Vede un collegamento tra la denuncia di Blinken e il fatto che tra dieci giorni in Italia si vota
“Certo. C’è la preoccupazione che un governo di estrema destra in Italia sia più favorevole alla Russia. Ricordiamoci però che tra due mesi ci sono le midterm negli Usa, e i democratici vogliono ricordare ai nostri cittadini che quanto sentiranno durante la campagna elettorale potrebbe essere ispirato o promosso da Mosca”.
Davvero l’allarme riguarda anche Fratelli d’Italia?
“Non ho prove dirette personali, ma è un ritornello costante che c’è stata qualche assistenza. Se guarda bene la loro linea politica, alcuni aspetti riflettono le posizioni russe”.
Si riferisce a Fratelli d’Italia o alla Lega?
“La Lega è in circolazione da parecchio tempo ed era noto che riflettesse le prospettive russe. FdI è una formazione più recente, anche se erede di altri partiti, ed è cresciuta in maniera straordinaria nell’ultimo anno. Ciò obbliga a porsi domande su quali sono le fonti dei loro finanziamenti, delle posizioni prese e dell’aumento della popolarità”.

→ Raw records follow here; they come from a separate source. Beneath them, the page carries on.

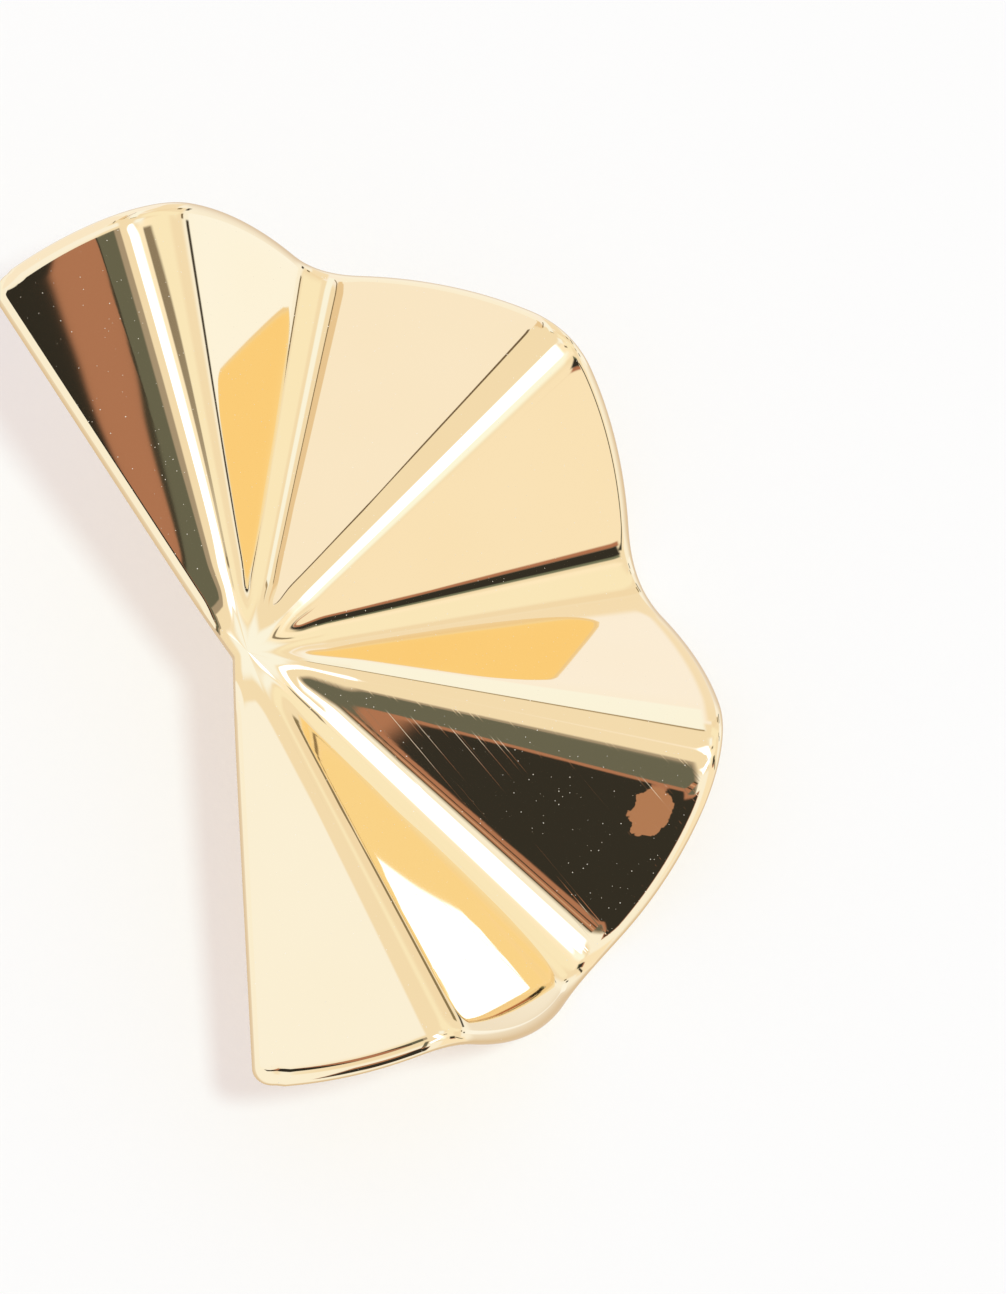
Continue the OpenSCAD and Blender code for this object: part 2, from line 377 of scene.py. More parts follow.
@dataclass
class SheetRows:
    """The closed rows of points that the sheet's skin is drawn through, from pole to pole."""

    sheet: FanSheet
    edge: list[tuple[Vector, float]] = field(init=False)
    outward: list[Vector] = field(init=False)

    def __post_init__(self) -> None:
        """Works out the outline and the direction out of the metal at each of its points."""
        self.edge = self.sheet.outline()
        count = len(self.edge)
        chords = [self.edge[(i + 1) % count][0] - self.edge[i - 1][0] for i in range(count)]
        self.outward = [-left_of(chord.normalized()) for chord in chords]

    def inset(self, depth: float | None = None, share: float = 1.0) -> list[Vector]:
        """The outline moved into the metal.

        Args:
            depth: How far, in millimetres, or none for a share of each point's own edge width.
            share: The share of that depth or width.

        Returns:
            A plan point for each outline point.
        """
        return [
            point - out * share * (lip if depth is None else depth)
            for (point, lip), out in zip(self.edge, self.outward)
        ]

    def front_rows(self) -> list[list[Vector]]:
        """Rows of the front, from near the pivot to where the rounded edge starts."""
        sheet = self.sheet
        border = self.inset()
        shares = [(j / sheet.inner_rows) ** sheet.row_growth for j in range(1, sheet.inner_rows + 1)]
        return [[self.lifted(p * share, sheet.front_height(p * share)) for p in border] for share in shares]

    def lip_rows(self) -> list[list[Vector]]:
        """Rows of the front's rounded edge, a quarter of an ellipse."""
        sheet = self.sheet
        rows = []
        for k in range(1, sheet.lip_rows + 1):
            turn = math.pi / 2 * k / sheet.lip_rows
            row = []
            for plan, (_, lip) in zip(self.inset(share=1 - math.sin(turn)), self.edge):
                fall = sheet.lip_fall_share * min(lip, sheet.sheet_wall - sheet.back_round)
                row.append(self.lifted(plan, sheet.front_height(plan) - fall * (1 - math.cos(turn))))
            rows.append(row)
        return rows

    def back_lip_rows(self) -> list[list[Vector]]:
        """Rows of the back's edge, a quarter of a circle."""
        sheet = self.sheet
        rows = []
        for k in range(sheet.back_lip_rows + 1):
            turn = math.pi / 2 * k / sheet.back_lip_rows
            plans = self.inset(sheet.back_round, 1 - math.cos(turn))
            rise = sheet.back_round * (1 - math.sin(turn))
            rows.append([self.lifted(p, sheet.back_height(p) + rise) for p in plans])
        return rows

    def back_rows(self) -> list[list[Vector]]:
        """Rows of the back, from its edge to near the pivot."""
        sheet = self.sheet
        border = self.inset(sheet.back_round)
        shares = [(j / sheet.back_rows) ** sheet.row_growth for j in range(sheet.back_rows - 1, 0, -1)]
        return [[self.lifted(p * share, sheet.back_height(p * share)) for p in border] for share in shares]

    @staticmethod
    def lifted(plan: Vector, height: float) -> Vector:
        """A plan point with its height."""
        return Vector((plan.x, plan.y, height))

    def rows(self) -> list[list[Vector]]:
        """All rows in order, from the front's middle over the edge to the back's middle."""
        return self.front_rows() + self.lip_rows() + self.back_lip_rows() + self.back_rows()


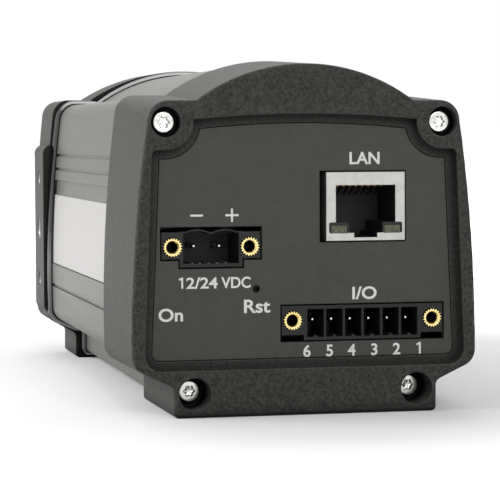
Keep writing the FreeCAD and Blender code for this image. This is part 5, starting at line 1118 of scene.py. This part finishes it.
# %% World and lamps
world = bpy.data.worlds.new("studio")
bpy.context.scene.world = world
world.use_nodes = True
sky = world.node_tree
ambient = set_node(sky.nodes["Background"], in_Color=(1, 1, 1, 1), in_Strength=0.28)
backdrop = add_node(sky, "ShaderNodeBackground", in_Color=(1, 1, 1, 1), in_Strength=1.0)
chooser = add_node(sky, "ShaderNodeMixShader")
sky.links.new(rays_that_see(sky), chooser.inputs[0])
sky.links.new(ambient.outputs[0], chooser.inputs[1])
sky.links.new(backdrop.outputs[0], chooser.inputs[2])
sky.links.new(chooser.outputs[0], sky.nodes["World Output"].inputs["Surface"])


def soft_lamp(name, place, aim, width, depth, power):
    """A rectangular area lamp at place that looks at aim."""
    lamp = bpy.data.lights.new(name, "AREA")
    lamp.shape = "RECTANGLE"
    lamp.energy = power
    lamp.size = width
    lamp.size_y = depth
    holder = new_object(name, lamp)
    holder.location = place
    holder.rotation_euler = (Vector(aim) - Vector(place)).to_track_quat("-Z", "Y").to_euler()
    print(name, "at", place, "with", power, "W")


aim = (0, -0.02, 0.035)
soft_lamp("key lamp", (-1.0, 0.1, 0.55), aim, 0.7, 0.7, 9.0)
soft_lamp("rear fill lamp", (0.1, -1.1, 0.55), aim, 0.6, 0.6, 4.0)
soft_lamp("top lamp", (-0.05, 0.6, 0.8), aim, 1.3, 0.5, 5.6)

# %% [markdown]
# ## Camera and sizes
#
# The camera stands where the photograph's did. Its place, its turn and its focal length were fitted
# to the rear cover's corners and to the sockets. A guessed view would shift every edge, so they
# aren't rounded. Depth of field stays off, because the photograph is sharp throughout.

# %% Camera at the photograph's place
camera_place = (-0.10459, -0.49808, 0.05393)
yaw, pitch, roll = math.radians(12.723), math.radians(-2.92), math.radians(-0.245)
forward = Vector((math.sin(yaw) * math.cos(pitch), math.cos(yaw) * math.cos(pitch), math.sin(pitch)))
right = Vector((math.cos(yaw), -math.sin(yaw), 0))
upward = right.cross(forward)
turned_right = math.cos(roll) * right + math.sin(roll) * upward
turned_up = math.cos(roll) * upward - math.sin(roll) * right
lens = bpy.data.cameras.new("photograph's camera")
lens.sensor_width = 36
lens.lens = 158.4
lens.clip_start = 0.01
eye = new_object("photograph's camera", lens)
turn = Matrix((turned_right, turned_up, -forward)).transposed().to_4x4()
eye.matrix_world = Matrix.Translation(camera_place) @ turn
bpy.context.scene.camera = eye
bpy.context.scene.view_settings.view_transform = "Standard"
print("camera at", camera_place, "with a lens of", lens.lens, "mm")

Loro dicono che sono atlantisti e resteranno fermi nel sostegno all’Ucraina. Teme che sia solo una mossa elettorale?
“Non lo sappiamo, perché finora non hanno mai guidato il governo e non possiamo prevedere come reagiranno. È vero che negli ultimi tempi hanno detto le cose giuste e se andranno al potere dovremmo incoraggiarli anche a farle. Però come si comporteranno davvero è un’incognita”.
Vale anche per la Lega?
“Sì, ma in questo caso qui ci sono le prove quanto meno delle discussioni avvenute sui finanziamenti”.
Si riferisce alle conversazioni di Savoini al Metropol?
“Certo”.
E sospetta anche di Forza Italia?
“Sì. È interessante che Berlusconi non fosse così filo russo, quando aveva fatto il premier la prima e la seconda volta, ma alla terza è completamente cambiato”.
Perché?
“Ha sviluppato uno stretto rapporto personale con Putin, e forti relazioni di business con la Russia”.
Come giudica gli sviluppi militari in Ucraina?
“Sapevamo che l’apparato militare russo era esausto. Kiev ora ha armi migliori, più precise e di lunga gittata, e le sta usando bene. La controffensiva continuerà”.
Perciò Putin cerca di usare le influenze politiche?
“Certo. Sta perdendo militarmente e soffrendo sul piano economico. Quindi deve usare i canali della disinformazione per dare l’impressione che le cose vadano meglio della realtà e dividere gli occidentali come ultima arma. Ma non ci riuscirà”.